Blog: Unconventional Wisdom
Sivaraman, Bob
Thanks for your comments. They are much appreciated
In return, I want to ask an open question: Is culture set by the CEO as Bob suggests, or is it bottom-up, driven by how work gets done by ordinary staff.
My money is on the latter. As we discover more about the networked nature of organisational life, we are coming to recognise that culture is in fact an emergent phenomenon driven by the myriad of interactions between people going about everyday life in the complex adaptive system of business. Sure, the CEO can promote a desired culture and put a culture change programme into place to achieve it, but if staff don’t want to change and are not ‘willingly forced’ to do so, then the result is a cultural dog’s dinner and the deserved exit of the CEO. Sooner or later.

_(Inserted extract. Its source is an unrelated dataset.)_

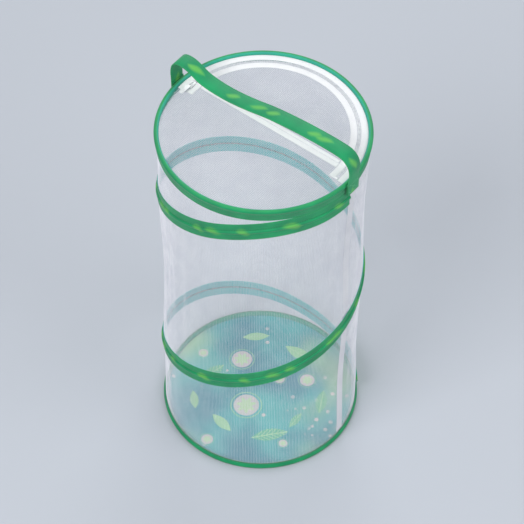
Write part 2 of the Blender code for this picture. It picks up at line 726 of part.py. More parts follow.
def build_anchors():
    """A doubled patch of webbing on the rim at each end of the handle."""
    near = CAGE_DIAMETER / 2 + GAP
    half = HANDLE_WIDTH / 2
    turn = Matrix((HANDLE_LINE, FLAP_SIDE, Vector((0, 0, 1)))).transposed().to_4x4()
    for name, side in (("handle_anchor_right", 1), ("handle_anchor_left", -1)):
        ends = sorted((side * near, side * (near + ANCHOR_THICKNESS)))
        bm = bmesh.new()
        block(bm, (ends[0], -half, CAGE_HEIGHT - TOP_BINDING_OUTER_HEIGHT), (ends[1], half, CAGE_HEIGHT))
        bmesh.ops.transform(bm, matrix=turn, verts=bm.verts)
        add_object(name, bm, GREEN_WEBBING, smooth=False)


# Handle's side view: (share of the way out from the middle, share of the rise), left end first
HANDLE_SHAPE_SHARES = (
    (1.000, -0.06), (1.002, 0.20), (1.006, 0.50), (0.985, 0.78), (0.925, 0.92), (0.82, 0.90),
    (0.65, 0.66), (0.42, 0.60), (0.18, 0.68), (-0.08, 0.85), (-0.34, 0.95), (-0.60, 1.00),
    (-0.80, 1.00), (-0.92, 0.95), (-0.985, 0.76), (-1.006, 0.50), (-1.002, 0.20), (-1.000, -0.06),
)


def smooth_points(points, count):
    """Even steps along a smooth curve through the given points."""
    fine = []
    padded = [points[0]] + list(points) + [points[-1]]
    for p0, p1, p2, p3 in zip(padded, padded[1:], padded[2:], padded[3:]):
        for step in range(CURVE_STEPS):
            t = step / CURVE_STEPS
            fine.append(
                0.5 * ((2 * p1) + (p2 - p0) * t + (2 * p0 - 5 * p1 + 4 * p2 - p3) * t ** 2
                       + (3 * p1 - p0 - 3 * p2 + p3) * t ** 3)
            )
    fine.append(points[-1])
    lengths = [0]
    for a, b in zip(fine, fine[1:]):
        lengths.append(lengths[-1] + (b - a).length)
    result = []
    spot = 0
    for i in range(count + 1):
        want = lengths[-1] * i / count
        while spot < len(fine) - 2 and lengths[spot + 1] < want:
            spot += 1
        share = (want - lengths[spot]) / (lengths[spot + 1] - lengths[spot])
        result.append(fine[spot].lerp(fine[spot + 1], share))
    return result


def build_handle():
    reach = CAGE_DIAMETER / 2 + 2 * GAP + ANCHOR_THICKNESS + HANDLE_THICKNESS / 2
    pivot_z = CAGE_HEIGHT - HANDLE_PIVOT_DEPTH
    half_thick = HANDLE_THICKNESS / 2
    half_width = HANDLE_WIDTH / 2
    shape = [Vector((-out * reach, CAGE_HEIGHT + up * HANDLE_RISE)) for out, up in HANDLE_SHAPE_SHARES]
    middle = smooth_points(shape, HANDLE_STEPS)
    sections = []
    for i in range(HANDLE_END_STEPS):
        turn = math.pi / 2 * (i + 0.5) / HANDLE_END_STEPS
        sections.append((-reach, pivot_z - half_width * math.cos(turn), half_width * math.sin(turn)))
    sections.append((-reach, pivot_z, half_width))
    rings = []
    for along, z, width in sections:
        rings.append((Vector((along, z)), Vector((1, 0)), width))
    for i, point in enumerate(middle):
        before = middle[max(i - 1, 0)]
        after = middle[min(i + 1, len(middle) - 1)]
        ahead = (after - before).normalized()
        if i in (0, len(middle) - 1):
            ahead = Vector((0, 1 if i == 0 else -1))
        rings.append((point, Vector((ahead.y, -ahead.x)), half_width))
    for along, z, width in reversed(sections):
        rings.append((Vector((-along, z)), Vector((-1, 0)), width))

    def place(point, across):
        spot = HANDLE_LINE * point.x + FLAP_SIDE * across
        return Vector((spot.x, spot.y, point.y))

    loops = []
    for point, out, width in rings:
        near = point + out * half_thick
        far = point - out * half_thick
        loops.append([place(near, -width), place(near, width), place(far, width), place(far, -width)])
    bm = bmesh.new()
    loft(bm, loops)
    add_object("handle_strap", bm, GREEN_WEBBING, origin=Vector((0, 0, pivot_z)))


def main():
    clear_scene()
    build_floor()
    build_hoop("bottom", BOTTOM_WIRE_Z, math.pi)
    build_hoop("top", TOP_WIRE_Z, math.pi)
    build_bindings()
    heights = build_wall()
    build_seam(heights)
    build_spiral()
    build_top_panels()
    build_zip()
    build_slider()
    build_pull()
    build_anchors()
    build_handle()
    print("spiral pitch", round(SPIRAL_PITCH, 4), "m")


main()
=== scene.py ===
# Pop-up insect cage: cloth, net, zip and webbing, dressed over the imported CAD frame.
# Metres, +Z up, front at -Y. Angles count from the front towards the right.
from math import asin, atan2, ceil, cos, exp, hypot, pi, prod, sin, sqrt

import bmesh
import bpy
from mathutils import Matrix, Vector
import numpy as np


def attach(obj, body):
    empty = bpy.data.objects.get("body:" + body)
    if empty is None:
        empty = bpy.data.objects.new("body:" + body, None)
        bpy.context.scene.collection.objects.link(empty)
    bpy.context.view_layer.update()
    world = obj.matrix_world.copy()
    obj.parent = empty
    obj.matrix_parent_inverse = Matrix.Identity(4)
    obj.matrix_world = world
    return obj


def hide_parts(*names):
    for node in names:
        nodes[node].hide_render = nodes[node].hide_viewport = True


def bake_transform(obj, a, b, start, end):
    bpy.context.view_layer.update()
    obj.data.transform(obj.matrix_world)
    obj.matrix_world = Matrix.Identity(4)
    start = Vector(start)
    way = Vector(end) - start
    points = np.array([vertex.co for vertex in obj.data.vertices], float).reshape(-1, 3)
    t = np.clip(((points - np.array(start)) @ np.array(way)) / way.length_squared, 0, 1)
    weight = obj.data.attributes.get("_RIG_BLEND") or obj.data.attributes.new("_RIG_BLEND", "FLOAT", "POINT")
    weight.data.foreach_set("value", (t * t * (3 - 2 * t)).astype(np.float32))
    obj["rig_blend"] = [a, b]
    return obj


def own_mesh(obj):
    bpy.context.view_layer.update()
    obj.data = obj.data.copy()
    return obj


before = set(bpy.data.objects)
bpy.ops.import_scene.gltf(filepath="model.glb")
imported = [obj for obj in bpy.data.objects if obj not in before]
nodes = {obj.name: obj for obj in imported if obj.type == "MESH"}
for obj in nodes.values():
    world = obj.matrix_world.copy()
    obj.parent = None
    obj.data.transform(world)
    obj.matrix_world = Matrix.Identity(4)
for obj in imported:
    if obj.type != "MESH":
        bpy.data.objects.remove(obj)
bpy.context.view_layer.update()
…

Perhaps it is time to recognise that most CEOs are not there to bring law & order to the business wild west, but instead, to motivate their management & staff to get that new widget out to market more quickly than competitors.
Graham Hill
In our company we go to extremes to provide genuine personal service by people who honestly care about the customer and their needs. We have consistently gone the extra twenty miles to deliver what the customers need, when they need it. However, what is most telling is the lack of loyalty from most consumers. We have lost business over pennies on a sale simply because price has become more important that service. Some of our competitors are known in our industry for having rotten customer service yet the consumer will buy from them, expecting to get terrible customer service simply to save a few pennies.
It is frustrating when you work so hard to provide superior service to your customers who will gladly tell you how great your service is only to buy from your competitors. There is more blame to pass around than just that directed to the marketers. Relationships work both ways.